Prompt
What follows is a listing. Return every line of it exactly.

Raw data
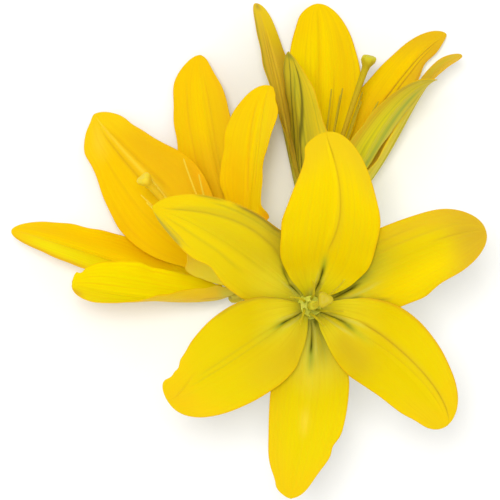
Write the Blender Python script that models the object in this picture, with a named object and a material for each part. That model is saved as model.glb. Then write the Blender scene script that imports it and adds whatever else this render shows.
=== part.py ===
"""Cut lily head: three open yellow blooms that share one short cut stem, lying on a table.

Frame: +X to the right of the plan view, +Y up the plan view, +Z up from the table top.
Driving dimensions are in millimetres from a point near the front bloom's receptacle. Every
object is moved by the same amount, so that the origin is the middle of the head's footprint.
"""

import math
from dataclasses import dataclass

import bmesh
import bpy
import numpy as np

MM = 0.001
FOOTPRINT_MIDDLE = (-4.2, 4.0, 0.0)

# How far from the bloom's axis, and how high over the receptacle's top, each whorl starts
INNER_START = (4.7, 1.2)
OUTER_START = (5.9, -1.2)

# Tepal blade
TEPAL_THICKNESS = 0.85
TEPAL_ROWS = 15
TIP_CROWDING = 1.2
TEPAL_COLUMNS = 7
FURROW_DEPTH = 0.9
FURROW_WIDTH = 0.16
WAVE_HEIGHT = 0.6
WAVES = 2.0

# Receptacle, filaments and pistil
RECEPTACLE_RADIUS = 4.9
RECEPTACLE_HEIGHT = 3.0
FLANGE_RADIUS = 6.5
FLANGE_TOP = 1.95
FILAMENT_ROOT = 3.0
FILAMENT_RADIUS = 0.75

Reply
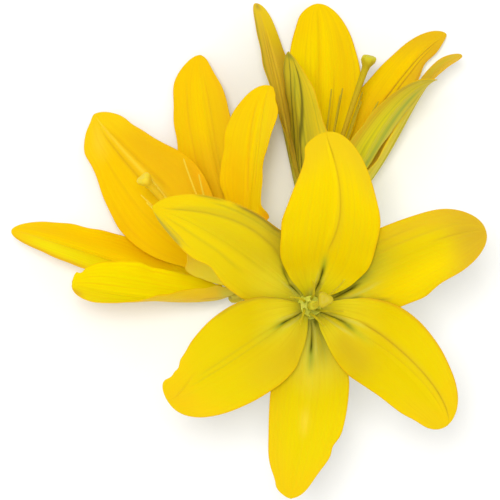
Write the Blender Python script that models the object in this picture, with a named object and a material for each part. That model is saved as model.glb. Then write the Blender scene script that imports it and adds whatever else this render shows.
=== part.py ===
"""Cut lily head: three open yellow blooms that share one short cut stem, lying on a table.

Frame: +X to the right of the plan view, +Y up the plan view, +Z up from the table top.
Driving dimensions are in millimetres from a point near the front bloom's receptacle. Every
object is moved by the same amount, so that the origin is the middle of the head's footprint.
"""

import math
from dataclasses import dataclass

import bmesh
import bpy
import numpy as np

MM = 0.001
FOOTPRINT_MIDDLE = (-4.2, 4.0, 0.0)

# How far from the bloom's axis, and how high over the receptacle's top, each whorl starts
INNER_START = (4.7, 1.2)
OUTER_START = (5.9, -1.2)

# Tepal blade
TEPAL_THICKNESS = 0.85
TEPAL_ROWS = 15
TIP_CROWDING = 1.2
TEPAL_COLUMNS = 7
FURROW_DEPTH = 0.9
FURROW_WIDTH = 0.16
WAVE_HEIGHT = 0.6
WAVES = 2.0

# Receptacle, filaments and pistil
RECEPTACLE_RADIUS = 4.9
RECEPTACLE_HEIGHT = 3.0
FLANGE_RADIUS = 6.5
FLANGE_TOP = 1.95
FILAMENT_ROOT = 3.0
FILAMENT_RADIUS = 0.75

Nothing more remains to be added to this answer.